Only the lines from the one containing "water_tank();" through the one containing "if empty is" are to be copied, exactly and with both ends kept.
──────────────────────────────
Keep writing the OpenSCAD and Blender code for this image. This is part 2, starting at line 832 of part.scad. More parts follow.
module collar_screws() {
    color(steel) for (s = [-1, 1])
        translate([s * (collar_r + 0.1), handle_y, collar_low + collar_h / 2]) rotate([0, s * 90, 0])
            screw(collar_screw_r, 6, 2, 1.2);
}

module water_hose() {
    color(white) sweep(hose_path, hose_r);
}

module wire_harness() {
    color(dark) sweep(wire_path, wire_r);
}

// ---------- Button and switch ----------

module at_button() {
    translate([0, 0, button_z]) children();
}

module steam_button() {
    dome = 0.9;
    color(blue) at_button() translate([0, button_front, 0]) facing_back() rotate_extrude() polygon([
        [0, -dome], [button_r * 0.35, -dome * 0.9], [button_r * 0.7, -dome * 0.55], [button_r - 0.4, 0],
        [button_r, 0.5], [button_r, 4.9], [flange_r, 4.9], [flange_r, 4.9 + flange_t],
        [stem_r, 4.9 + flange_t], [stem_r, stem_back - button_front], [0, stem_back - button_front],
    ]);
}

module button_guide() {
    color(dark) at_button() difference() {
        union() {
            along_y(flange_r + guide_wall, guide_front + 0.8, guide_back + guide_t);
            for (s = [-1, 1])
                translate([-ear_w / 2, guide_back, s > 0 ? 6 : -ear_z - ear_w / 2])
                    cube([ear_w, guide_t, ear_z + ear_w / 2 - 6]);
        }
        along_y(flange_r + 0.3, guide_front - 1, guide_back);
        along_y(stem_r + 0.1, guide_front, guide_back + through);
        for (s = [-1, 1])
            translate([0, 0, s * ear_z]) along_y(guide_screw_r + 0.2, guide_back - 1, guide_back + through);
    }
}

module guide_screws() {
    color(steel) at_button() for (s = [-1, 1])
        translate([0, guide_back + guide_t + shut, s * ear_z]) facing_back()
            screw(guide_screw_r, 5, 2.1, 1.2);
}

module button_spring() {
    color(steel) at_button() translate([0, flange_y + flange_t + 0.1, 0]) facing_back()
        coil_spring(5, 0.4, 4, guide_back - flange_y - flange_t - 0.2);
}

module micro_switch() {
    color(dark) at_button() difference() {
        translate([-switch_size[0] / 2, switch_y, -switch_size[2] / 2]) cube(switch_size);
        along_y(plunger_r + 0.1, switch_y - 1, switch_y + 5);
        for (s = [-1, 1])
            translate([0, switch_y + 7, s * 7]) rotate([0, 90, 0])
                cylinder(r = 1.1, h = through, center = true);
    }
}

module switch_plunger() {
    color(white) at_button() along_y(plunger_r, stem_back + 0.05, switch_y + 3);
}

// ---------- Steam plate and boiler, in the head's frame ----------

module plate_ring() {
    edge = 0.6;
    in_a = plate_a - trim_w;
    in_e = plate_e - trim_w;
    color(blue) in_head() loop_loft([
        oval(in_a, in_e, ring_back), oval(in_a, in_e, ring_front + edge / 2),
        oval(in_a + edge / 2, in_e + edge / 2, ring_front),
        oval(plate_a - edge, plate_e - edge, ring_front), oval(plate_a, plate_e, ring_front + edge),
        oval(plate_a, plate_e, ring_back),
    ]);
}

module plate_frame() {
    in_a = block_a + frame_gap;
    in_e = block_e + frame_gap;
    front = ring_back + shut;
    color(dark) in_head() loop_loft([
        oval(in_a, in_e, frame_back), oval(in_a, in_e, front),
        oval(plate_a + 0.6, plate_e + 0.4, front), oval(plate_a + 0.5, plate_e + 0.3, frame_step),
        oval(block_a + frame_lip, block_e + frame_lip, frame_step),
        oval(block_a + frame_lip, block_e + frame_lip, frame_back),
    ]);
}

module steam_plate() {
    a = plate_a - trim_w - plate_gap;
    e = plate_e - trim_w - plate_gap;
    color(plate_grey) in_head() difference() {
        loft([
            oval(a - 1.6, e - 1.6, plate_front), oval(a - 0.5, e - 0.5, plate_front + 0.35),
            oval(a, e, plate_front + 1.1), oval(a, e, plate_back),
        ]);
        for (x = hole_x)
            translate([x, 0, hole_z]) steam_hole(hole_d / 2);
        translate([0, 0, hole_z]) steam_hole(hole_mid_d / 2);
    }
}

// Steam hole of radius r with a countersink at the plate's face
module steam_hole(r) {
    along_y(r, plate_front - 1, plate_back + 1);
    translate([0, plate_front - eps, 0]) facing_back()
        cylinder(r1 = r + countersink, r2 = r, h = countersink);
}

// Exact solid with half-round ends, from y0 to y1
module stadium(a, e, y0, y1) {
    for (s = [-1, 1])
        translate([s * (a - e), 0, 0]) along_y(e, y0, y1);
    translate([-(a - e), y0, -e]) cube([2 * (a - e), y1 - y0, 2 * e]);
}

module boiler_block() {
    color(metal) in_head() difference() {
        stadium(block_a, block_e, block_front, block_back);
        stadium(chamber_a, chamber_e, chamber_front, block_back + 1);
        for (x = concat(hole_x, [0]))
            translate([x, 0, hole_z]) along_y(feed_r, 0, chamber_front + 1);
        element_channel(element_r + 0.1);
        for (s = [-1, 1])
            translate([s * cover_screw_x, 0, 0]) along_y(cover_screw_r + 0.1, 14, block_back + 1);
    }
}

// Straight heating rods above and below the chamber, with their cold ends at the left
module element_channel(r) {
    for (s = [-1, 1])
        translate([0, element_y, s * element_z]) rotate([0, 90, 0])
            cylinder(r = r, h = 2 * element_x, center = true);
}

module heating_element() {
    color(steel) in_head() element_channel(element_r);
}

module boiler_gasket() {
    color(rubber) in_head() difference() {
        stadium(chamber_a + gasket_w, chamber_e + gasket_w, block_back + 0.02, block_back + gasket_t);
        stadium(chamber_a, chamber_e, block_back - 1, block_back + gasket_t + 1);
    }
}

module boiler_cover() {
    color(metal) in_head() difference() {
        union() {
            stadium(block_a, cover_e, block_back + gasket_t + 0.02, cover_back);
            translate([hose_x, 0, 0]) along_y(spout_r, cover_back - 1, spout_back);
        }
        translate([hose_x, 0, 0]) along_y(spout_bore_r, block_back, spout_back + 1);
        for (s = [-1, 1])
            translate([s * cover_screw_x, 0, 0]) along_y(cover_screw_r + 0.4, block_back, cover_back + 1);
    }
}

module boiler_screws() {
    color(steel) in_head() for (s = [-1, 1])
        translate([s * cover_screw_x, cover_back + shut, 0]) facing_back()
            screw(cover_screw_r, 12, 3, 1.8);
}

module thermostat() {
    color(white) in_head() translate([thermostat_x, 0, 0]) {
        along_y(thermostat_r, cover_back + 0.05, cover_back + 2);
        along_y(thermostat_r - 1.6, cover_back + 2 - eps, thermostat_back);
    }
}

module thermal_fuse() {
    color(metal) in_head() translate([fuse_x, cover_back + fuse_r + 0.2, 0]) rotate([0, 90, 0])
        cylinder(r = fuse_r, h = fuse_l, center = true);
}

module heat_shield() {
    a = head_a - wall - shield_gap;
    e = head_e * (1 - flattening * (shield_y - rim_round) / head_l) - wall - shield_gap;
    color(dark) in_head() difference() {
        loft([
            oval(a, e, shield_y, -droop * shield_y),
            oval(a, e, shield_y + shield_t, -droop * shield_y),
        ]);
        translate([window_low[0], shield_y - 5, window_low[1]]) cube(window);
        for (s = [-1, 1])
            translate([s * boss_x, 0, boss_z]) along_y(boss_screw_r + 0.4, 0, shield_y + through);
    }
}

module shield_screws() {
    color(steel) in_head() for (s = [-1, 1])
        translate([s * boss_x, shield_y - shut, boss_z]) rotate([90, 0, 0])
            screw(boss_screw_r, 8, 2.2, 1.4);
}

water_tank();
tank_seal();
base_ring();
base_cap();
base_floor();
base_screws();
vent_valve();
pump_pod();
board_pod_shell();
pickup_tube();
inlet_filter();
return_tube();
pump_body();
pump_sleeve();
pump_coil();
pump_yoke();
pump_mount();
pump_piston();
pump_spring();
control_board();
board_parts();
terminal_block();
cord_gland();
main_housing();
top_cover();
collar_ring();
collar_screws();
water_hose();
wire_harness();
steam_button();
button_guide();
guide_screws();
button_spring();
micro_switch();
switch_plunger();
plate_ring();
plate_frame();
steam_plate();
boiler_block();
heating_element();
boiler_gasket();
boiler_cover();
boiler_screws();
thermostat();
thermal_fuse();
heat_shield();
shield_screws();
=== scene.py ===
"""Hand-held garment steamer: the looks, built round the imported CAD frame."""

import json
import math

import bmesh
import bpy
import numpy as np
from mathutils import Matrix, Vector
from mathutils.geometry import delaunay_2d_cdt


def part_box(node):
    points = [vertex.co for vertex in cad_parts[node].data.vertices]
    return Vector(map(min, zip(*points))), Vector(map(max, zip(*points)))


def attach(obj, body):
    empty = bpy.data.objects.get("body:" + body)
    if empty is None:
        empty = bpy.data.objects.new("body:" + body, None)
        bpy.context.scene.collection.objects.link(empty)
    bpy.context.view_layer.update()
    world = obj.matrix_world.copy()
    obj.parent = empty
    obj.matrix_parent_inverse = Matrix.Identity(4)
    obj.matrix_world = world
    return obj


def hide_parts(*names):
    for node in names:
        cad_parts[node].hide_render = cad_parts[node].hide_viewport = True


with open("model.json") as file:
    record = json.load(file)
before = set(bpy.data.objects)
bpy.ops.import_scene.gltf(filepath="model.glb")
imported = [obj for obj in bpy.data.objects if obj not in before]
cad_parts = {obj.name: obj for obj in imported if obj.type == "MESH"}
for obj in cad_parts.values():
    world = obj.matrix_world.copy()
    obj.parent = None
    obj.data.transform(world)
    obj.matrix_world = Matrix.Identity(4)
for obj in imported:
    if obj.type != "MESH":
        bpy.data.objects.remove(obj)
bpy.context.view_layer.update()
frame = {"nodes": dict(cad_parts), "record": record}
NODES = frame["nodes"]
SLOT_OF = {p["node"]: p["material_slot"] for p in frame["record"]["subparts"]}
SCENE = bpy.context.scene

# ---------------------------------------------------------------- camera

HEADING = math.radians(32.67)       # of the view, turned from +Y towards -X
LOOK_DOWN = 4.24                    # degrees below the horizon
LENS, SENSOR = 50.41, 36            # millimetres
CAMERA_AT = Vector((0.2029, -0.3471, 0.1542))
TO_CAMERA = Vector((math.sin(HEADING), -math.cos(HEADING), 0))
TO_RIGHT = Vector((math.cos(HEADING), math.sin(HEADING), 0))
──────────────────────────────
_Task solution_:
water_tank();
tank_seal();
base_ring();
base_cap();
base_floor();
base_screws();
vent_valve();
pump_pod();
board_pod_shell();
pickup_tube();
inlet_filter();
return_tube();
pump_body();
pump_sleeve();
pump_coil();
pump_yoke();
pump_mount();
pump_piston();
pump_spring();
control_board();
board_parts();
terminal_block();
cord_gland();
main_housing();
top_cover();
collar_ring();
collar_screws();
water_hose();
wire_harness();
steam_button();
button_guide();
guide_screws();
button_spring();
micro_switch();
switch_plunger();
plate_ring();
plate_frame();
steam_plate();
boiler_block();
heating_element();
boiler_gasket();
boiler_cover();
boiler_screws();
thermostat();
thermal_fuse();
heat_shield();
shield_screws();
=== scene.py ===
"""Hand-held garment steamer: the looks, built round the imported CAD frame."""

import json
import math

import bmesh
import bpy
import numpy as np
from mathutils import Matrix, Vector
from mathutils.geometry import delaunay_2d_cdt


def part_box(node):
    points = [vertex.co for vertex in cad_parts[node].data.vertices]
    return Vector(map(min, zip(*points))), Vector(map(max, zip(*points)))


def attach(obj, body):
    empty = bpy.data.objects.get("body:" + body)
    if empty is None:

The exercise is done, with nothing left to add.